How does LipDub compare to HeyGen or Synthesia for video dubbing?
Commercial platforms like HeyGen offer a complete, managed pipeline with higher polish and reliability, but at a per-use cost. LipDub is open source, free to run on your own hardware, and more customizable — but requires technical setup, more workflow assembly, and delivers lower out-of-the-box quality than premium commercial services.

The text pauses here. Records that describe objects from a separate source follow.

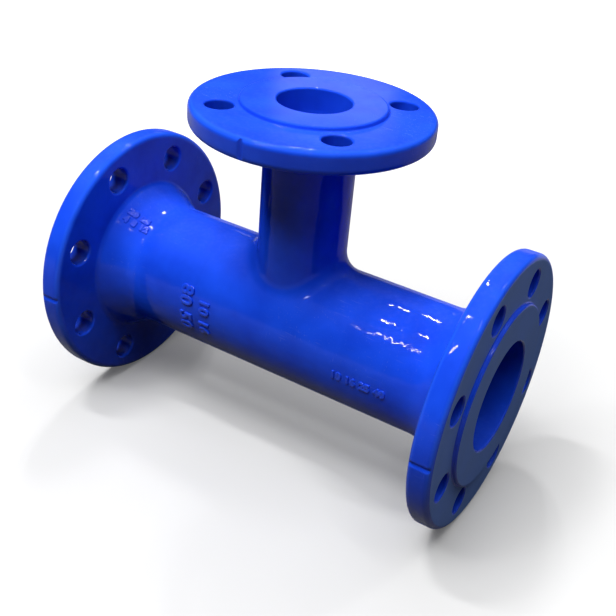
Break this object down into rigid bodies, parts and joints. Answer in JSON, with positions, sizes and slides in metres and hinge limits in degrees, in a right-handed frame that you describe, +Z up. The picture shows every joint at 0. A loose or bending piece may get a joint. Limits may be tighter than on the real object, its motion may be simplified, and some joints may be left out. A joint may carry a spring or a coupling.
{
  "type": "flanged reducing tee",
  "caption": "Cast pipe tee with flanged run ends and a smaller flanged branch that rises square from the middle, coated in glossy blue epoxy.",
  "frame": {"origin": "where the centre line of the run crosses the centre line of the branch", "axes": "+X along the run, +Z up the branch, +Y square to both"},
  "size_m": [0.33, 0.2, 0.265],
  "materials": {
    "blue_epoxy": "glossy fusion-bonded epoxy coating over cast iron, slightly wavy, on every face, bore and bolt hole"
  },
  "bodies": {
    "root": {"tee_casting": "blue_epoxy"}
  },
  "joints": []
}
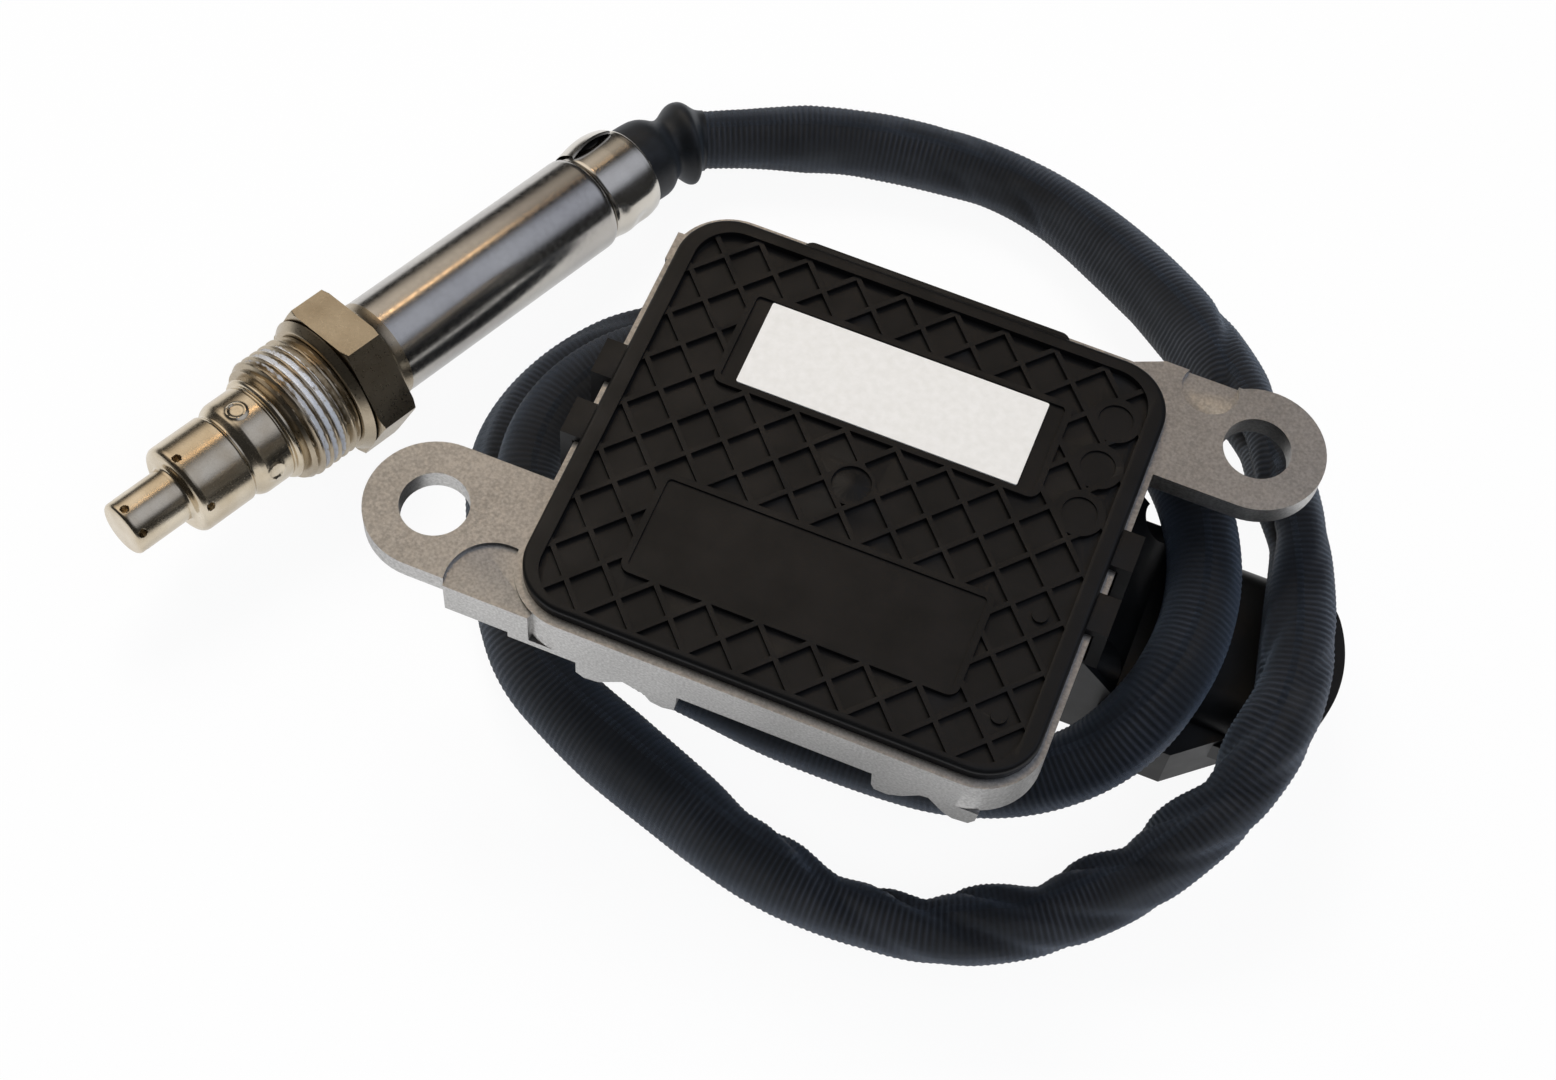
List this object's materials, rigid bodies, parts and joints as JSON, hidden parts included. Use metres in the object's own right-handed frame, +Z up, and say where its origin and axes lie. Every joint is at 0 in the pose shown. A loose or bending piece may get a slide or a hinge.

The right choice depends on your technical resources, volume, and quality requirements.
Key Takeaways
- LipDub is an open-source lip-sync tool that regenerates lip movements in video to match new audio in any language, built on the LTX-Video diffusion model
- It works at the video layer, not just the audio layer — the result looks natively recorded in the target language rather than dubbed
- It’s language-agnostic because it maps audio features to lip positions rather than relying on language-specific phoneme models
- Current limitations include compute requirements, shorter optimal clip length, and lack of a native translation pipeline
- It fits within a larger workflow that typically includes transcription, translation, and voice synthesis before the lip-sync step
- Platforms like MindStudio let you chain these steps into automated workflows, turning what would be a manual multi-tool process into a repeatable pipeline
For teams producing multilingual video content, the combination of open-source tools like LipDub and workflow automation platforms represents a meaningful shift in what’s achievable without a large post-production budget. The technology isn’t perfect yet, but it’s far enough along to change how localization gets done for the majority of content that isn’t destined for theatrical release.